Cotton's letter does not have to be unprecedented to be really stupid. He has not been a party to the negotiations with Iran. He has only been in the Senate for a little more than two months. What Cotton knows is the GOP talking points, and he probably got a thrill down his leg listening to Prime Minister Benjamin Netanyahu last week. But negotiating with Iran is not like being interviewed on Fox News. It is for real. These negotiations need to succeed. To say "no deal is better than a bad deal" is to utter a slogan, not to exercise governance, and even the slogan is not always true.

Former Secretary of State Hillary Clinton is similarly confused about the relationship of communications and governance. Yesterday, she finally spoke to the press about the fact that she used a private email account and server for official business. She assured the world that she had turned over all of her work emails, but her assurance misunderstands the problem. The emails in question were not hers to begin with; they belonged to the government. And Mrs. Clinton and her aides do not get to decide which emails to delete and which not to delete, especially in the midst of congressional investigations.
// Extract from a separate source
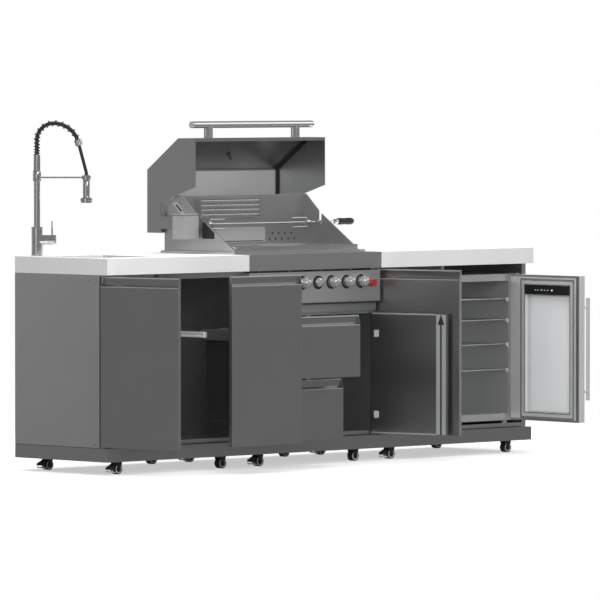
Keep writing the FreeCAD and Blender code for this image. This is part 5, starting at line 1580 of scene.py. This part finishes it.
@dataclass
class Motor:
    """Ribs, a lid seam and a slotted tab on the rotisserie motor, and a thin black plate beside it that is
    painted shadow.
    """

    left: float = 737.0
    right: float = 827.0
    front: float = 315.0
    back: float = 383.0
    foot: float = 917.0
    top: float = 1025.0
    pitch: float = 20.0
    rib: float = 9.0
    proud: float = 1.2
    margin: float = 8.0
    sunk: float = 0.4
    seam_width: float = 2.0
    seam_edge: float = 0.3
    tab: Flat = (752.0, 770.0)
    tab_side: Outline = ((322.0, 1024.0), (348.0, 1024.0), (396.0, 1066.0), (392.0, 1074.0),
                         (366.0, 1074.0))
    slot_side: Outline = ((338.0, 1036.0), (350.0, 1036.0), (382.0, 1064.0), (370.0, 1064.0))
    slot_depths: Flat = (-0.5, 0.3)
    # A thin black plate on the side plate by the motor: painted shadow.
    shade_plate: Flat = (852.0, 853.3)
    shade_plate_side: Outline = ((244.0, 917.0), (318.0, 917.0), (318.0, 990.0), (300.0, 983.0),
                            (244.0, 943.0))

    def ribs(self) -> Form:
        """The ribs of the front and of the left side.

        Returns:
            The form.
        """
        form = Form()
        low, high = self.foot + self.margin, self.top - 2.0 * self.margin
        across = self.left + self.margin
        while across < self.right - self.margin:
            form.block((across, self.front - self.proud, low),
                       (across + self.rib, self.front + self.sunk, high))
            across += self.pitch
        back = self.front + self.margin
        while back < self.back - self.margin:
            form.block((self.left - self.proud, back, low), (self.left + self.sunk, back + self.rib, high))
            back += self.pitch
        return form

    def seam(self) -> Form:
        """The dark joint of the lid.

        Returns:
            The form.
        """
        height = self.top - self.margin
        return Form().block((self.left - self.sunk, self.front - self.sunk, height),
                            (self.right + self.seam_edge, self.back + self.sunk, height + self.seam_width))

    def build(self) -> None:
        """Builds the trims."""
        self.ribs().place("motor_ribs", Finish.TRIM, edge=0.6)
        Form().prism(self.tab_side, *self.tab, Axis.ACROSS).place("motor_tab", Finish.SHINE, edge=0.8)
        near, far = (self.tab[0] + depth for depth in self.slot_depths)
        Form().prism(self.slot_side, near, far, Axis.ACROSS).place("motor_tab_slot", Finish.RUBBER)
        # The black plate beside the motor is painted shadow.
        shade_plate = Form().prism(self.shade_plate_side, *self.shade_plate, Axis.ACROSS)
        shade_plate.place("motor_shadow_plate", Finish.BLACK, edge=0.3)
        self.seam().place("motor_seam", Finish.RUBBER)


@dataclass
class FireboxTrim:
    """What shows on the back wall: the ribs of the infrared burner, the lamp cover, vents and screws."""

    wall: float = 440.0
    burner: Flat = (943.4, 1291.6)
    burner_floor: float = 424.0
    burner_front: float = 418.4
    first_slot: float = 1008.0
    slot_pitch: float = 20.25
    slot_height: float = 14.25
    slot_gap: float = 0.3
    slots: int = 4
    sunk: float = 0.4
    lamp_low: Flat = (1036.0, 893.0)
    lamp_high: Flat = (1337.0, 959.0)
    lamp_front: float = 432.0
    lamp_corner: float = 6.0
    lamp_proud: float = 1.2
    lamp_slot: Flat = (10.0, 4.0)
    lamp_slot_height: float = 3.5
    lamp_slot_depths: Flat = (1.5, 1.0)
    plates: Flat = (853.0, 1593.0)
    plate_edges: tuple[tuple[Flat, Flat], ...] = (((118.0, 861.1), (337.0, 1011.7)),
                                                  ((361.0, 1030.8), (436.0, 1098.2)))
    edge_width: float = 2.4
    plate_sheet: float = 4.0
    wall_top: float = 1100.0
    vents: Outline = ((1372.0, 905.0), (1410.0, 905.0), (1448.0, 905.0), (1486.0, 905.0), (1524.0, 905.0),
                      (1391.0, 930.0), (1429.0, 930.0), (1467.0, 930.0), (1505.0, 930.0))
    screws: Outline = ((880.0, 1080.0), (880.0, 980.0), (1340.0, 1080.0), (1340.0, 1010.0), (1560.0, 1080.0),
                       (1560.0, 960.0), (1400.0, 1030.0), (1480.0, 1060.0))
    vent: Flat = (5.0, 0.4)
    screw: Flat = (4.0, 1.6)
    back_ends: Flat = (4.5, 0.5)
    back_depths: Flat = (0.7, 0.2)
    back_drops: Flat = (0.6, 0.4)

    def ribs(self) -> Form:
        """The bulging ribs in the slots of the burner.

        Returns:
            The form.
        """
        form = Form()
        depth = self.burner_floor - self.burner_front
        height = self.slot_height - 2.0 * self.slot_gap
        for index in range(self.slots):
            foot = self.first_slot + index * self.slot_pitch + self.slot_gap
            bulge = [(self.burner_floor - depth * math.sin(math.pi * step / 8), foot + height * step / 8)
                     for step in range(9)]
            bed = self.burner_floor + self.slot_gap
            form.prism([(bed, foot)] + bulge + [(bed, foot + height)], *self.burner, Axis.ACROSS)
        return form

    def edges(self) -> Form:
        """The bright cut edges of the side plates and of the back wall.

        Returns:
            The form.
        """
        form = Form()
        for start in self.plates:
            for near, far in self.plate_edges:
                ahead = (Vector(far) - Vector(near)).normalized()
                out = Vector((-ahead.y, ahead.x))
                outline = [Vector(near) + out * self.sunk, Vector(far) + out * self.sunk,
                           Vector(far) - out * self.edge_width, Vector(near) - out * self.edge_width]
                form.prism([(corner.x, corner.y) for corner in outline], start - self.sunk,
                           start + self.plate_sheet + self.sunk, Axis.ACROSS)
        form.block((self.plates[0] + self.back_ends[0], self.wall - self.back_depths[0],
                    self.wall_top - self.edge_width - self.back_drops[0]),
                   (self.plates[1] - self.back_ends[1], self.wall + self.back_depths[1],
                    self.wall_top - self.back_drops[1]))
        return form

    def lamp(self) -> Form:
        """The cover of the lamp.

        Returns:
            The form.
        """
        return Form().prism(rounded(self.lamp_low[0], self.lamp_high[0], self.lamp_low[1],
                                    self.lamp_high[1], self.lamp_corner),
                            self.lamp_front - self.lamp_proud, self.lamp_front + self.sunk, Axis.BACK)

    def dots(self, places: Sequence[Flat], radius: float, proud: float) -> Form:
        """Small discs on the wall.

        Args:
            places: Their middles, across and up.
            radius: Their radius.
            proud: How far they stand out.

        Returns:
            The form.
        """
        form = Form()
        for across, up in places:
            form.turn([(0.0, -proud), (0.7 * radius, -proud), (radius, -0.3 * proud), (radius, self.sunk),
                       (0.0, self.sunk)], (across, self.wall, up), Axis.BACK, 16)
        return form

    def build(self) -> None:
        """Builds the trims."""
        self.edges().place("firebox_edges", Finish.SHINE, edge=0.3)
        self.ribs().place("infrared_ribs", Finish.BRIGHT)
        self.lamp().place("lamp_cover", Finish.LAMP, edge=0.4)
        inset, rise = self.lamp_slot
        front, back = (self.lamp_front - depth for depth in self.lamp_slot_depths)
        low = self.lamp_low[1] + rise
        slot = Form().block((self.lamp_low[0] + inset, front, low),
                            (self.lamp_high[0] - inset, back, low + self.lamp_slot_height))
        slot.place("lamp_slot", Finish.RUBBER)
        self.dots(self.vents, *self.vent).place("wall_vents", Finish.RUBBER)
        self.dots(self.screws, *self.screw).place("wall_screws", Finish.BRIGHT)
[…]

Mrs. Clinton's defensiveness has not diminished over the years, and it is most obvious when she is trying to defend her right to privacy. Aides and longtime friends say she fiercely guards her privacy. She is entitled to be so concerned, but perhaps, if privacy is such a concern, she should find a different line of work. She is planning to ask the American people to entrust her with an enormous amount of power -- the power to order a nuclear strike, the power to send the men and women in the armed forces into harm's way, the power to appoint a secretary of the treasury and an attorney general, the power to make treaties and veto legislation and propose a federal budget. They don't call the president the most powerful person in the world for nothing. And before giving that much power to someone, we the American people get to ask any questions we find appropriate. A person's right to privacy diminishes in direct correlation to the amount of power they seek. This is apparently lost on Mrs. Clinton. Her arguments were bad enough. Her demeanor was worse. As John Harris aptly dubbed her performance, it amounted to telling the press corps, "Go to hell."

Finally, there are several top administrators in the town of Ferguson who have allegedly been sending truly horrifying racist emails to each other over the years without any fear of reprimand, still less of being fired. Now that someone has turned on the light, several senior staff members are heading for the exits. They can't leave too soon, and you can bet they wished they had trafficked in their racist jokes on their private emails instead of on the government's. The discovery of this racist atmosphere -- and the fact that it was tolerated and accepted -- makes the protests and problems in that city last year appear not really different, but more emphatic and explicit, and certainly more necessary.

Still of the three infractions, the racists in Ferguson are the least worrisome. Racism is an ugly thing, to be sure, an intrinsic evil, after all. But the racist yokels were not afflicted with what Kathleen Parker today termed "Washington's indigenous narcissistic disorder." She was writing about Cotton -- and her takedown is devastating -- but it could be applied to Mrs. Clinton, too. They should both be barred from uttering the phrase "public service" for two years. Sen. Cotton thinks he is entitled to obstruct the president. Mrs. Clinton thinks she is entitled to the presidency. I hope they have both been, and will continue to be, hoisted on their own petards.